Now the underlying story is that digital systems and endlessly refined display technologies have made fantastic possibilities in resolution upgrades. Old Standard Definition video was (quite!) adequate for telling stories, and most of the greatest TV programs ever produced were produced in Standard Definition, now also known as 480i. Viewed on well performing equipment (which is always rare in consumer grade equipment) those programs still look beautiful and tell stories very well.
Strangely, as soon as higher resolution became possible it became hard to achieve the same quality in story telling. Resolution itself became the story, and people were wowed by so-called Reality TV with little story or human meaning behind it.
Now it becomes clear, just as the cynics said, we don't actually "need" resolution as high as is now possible. Diminishing returns set in quickly as you go above 480i. 1080i is really, truly, about as good as we'll ever need for frontal displays, but now resolution has become the game and we're up to 4k displays with no end in sight. 1080p is gravy.

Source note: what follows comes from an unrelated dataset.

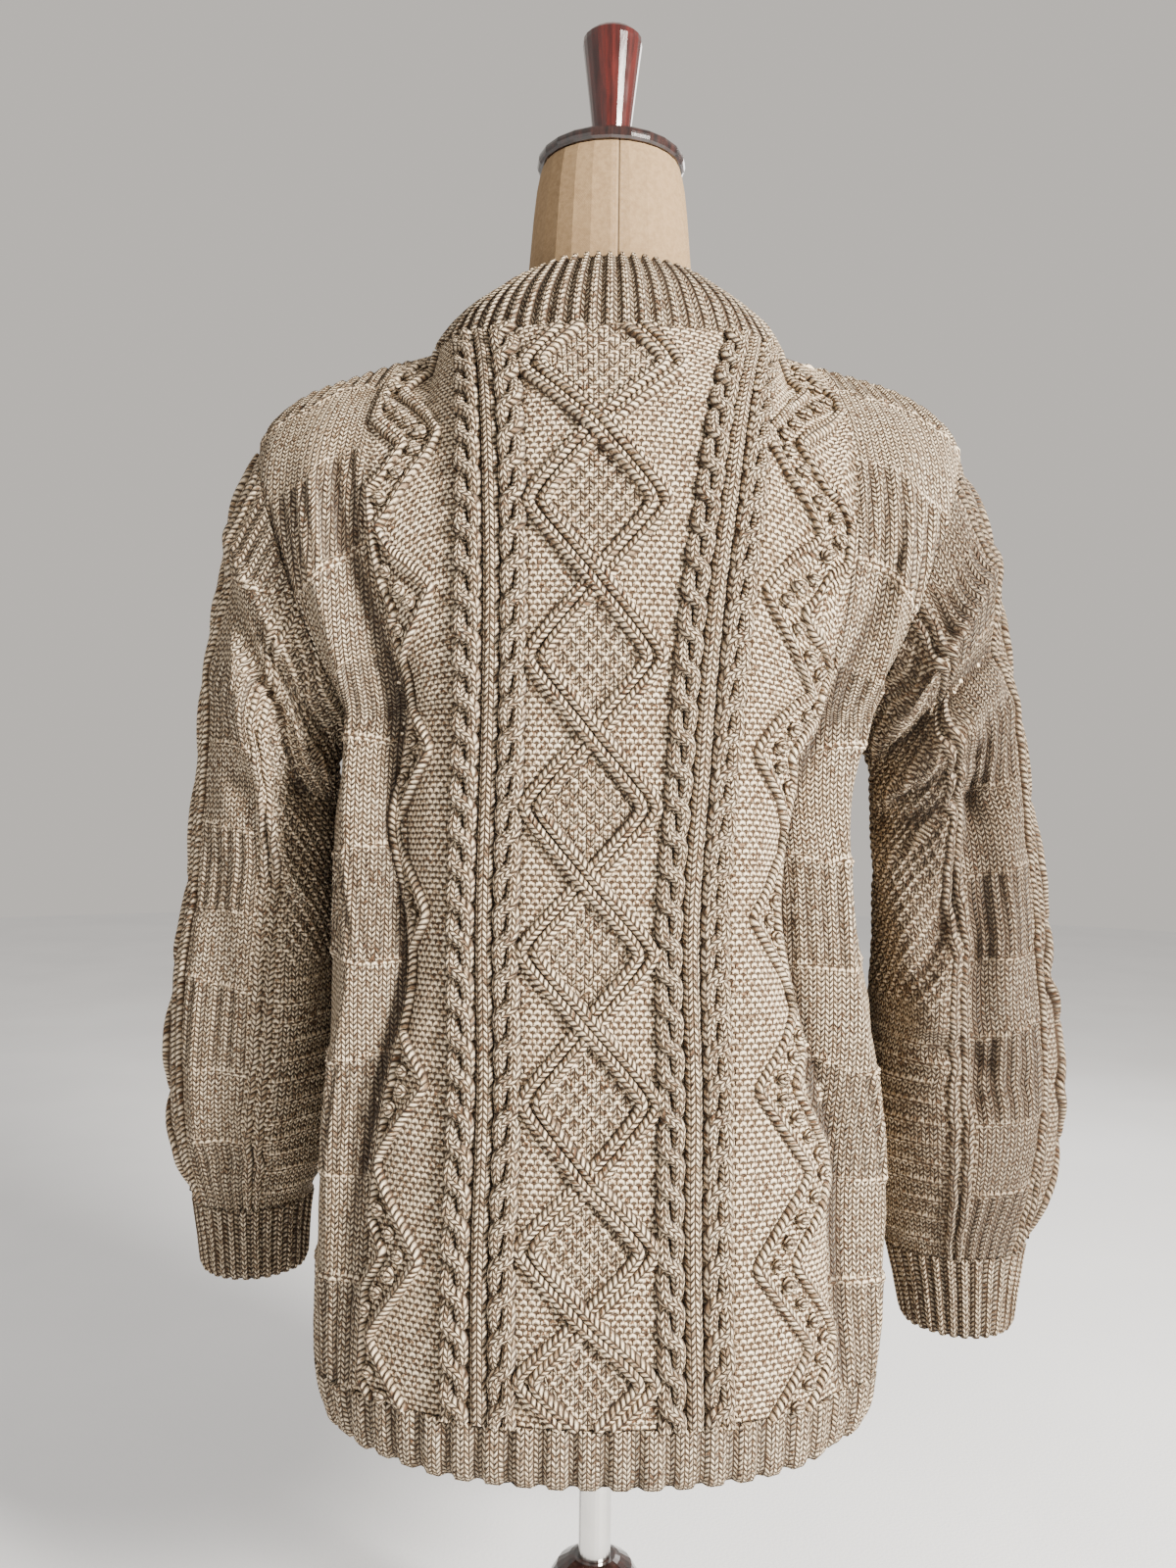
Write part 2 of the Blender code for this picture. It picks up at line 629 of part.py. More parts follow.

We also don't "need" wall sized displays in most cases. Especially if we don't have mega mansion homes. If we are living in smaller homes, less than 2000 sq ft, as most people should be since larger than that is wasteful, there simply isn't enough space for super large displays in most if not all rooms.
That is one of the things I find especially frustrating--that if you buy anything less than a 55 inch monitor you are assumed to be fine with second class. Not just in the endlessly ballyhooed but relatively unimportant "resolution" game. But in the far more important blackness level and color accuracy game.
In that game, btw, we are still behind the best CRT's of the 1990's and 2000's, including my ultimate Top of the Line Sony 34XBR960, the best consumer CRT television ever made. LED color gamuts have been limited, they were ridiculously limited at first, even now with quantum dot technology they are only catching up. But even that doesn't matter if the display can't render true black. True black is the secret behind truly saturated colors. If you can't do true black, you really aren't there. And ordinary LED's, even after 15 years up you-must-get-this upgrades, still aren't.
Only one kind of LED can potentially get there, and that is OLED. I'm glad to see that LG is pushing OLED technology onto large screens with 55" and 65" displays. But what about for us people who can't deal with a display larger than 40" ???
Sadly, my 34XBR960, which does 480i to 1080i native scanning, so you can watch SD to HD without artifacts, failed on Monday and I hope to get it fixed. (One tech said, you can buy a new 32" TV for $200 so why worry?)
This TV sits about 5 feet from where I sit at the kitchen table, giving the equivalent of a much larger display at 10 feet. 40 inches is about all the display I could possibly fit in between the speakers, which are already beginning to encroach on essential living space.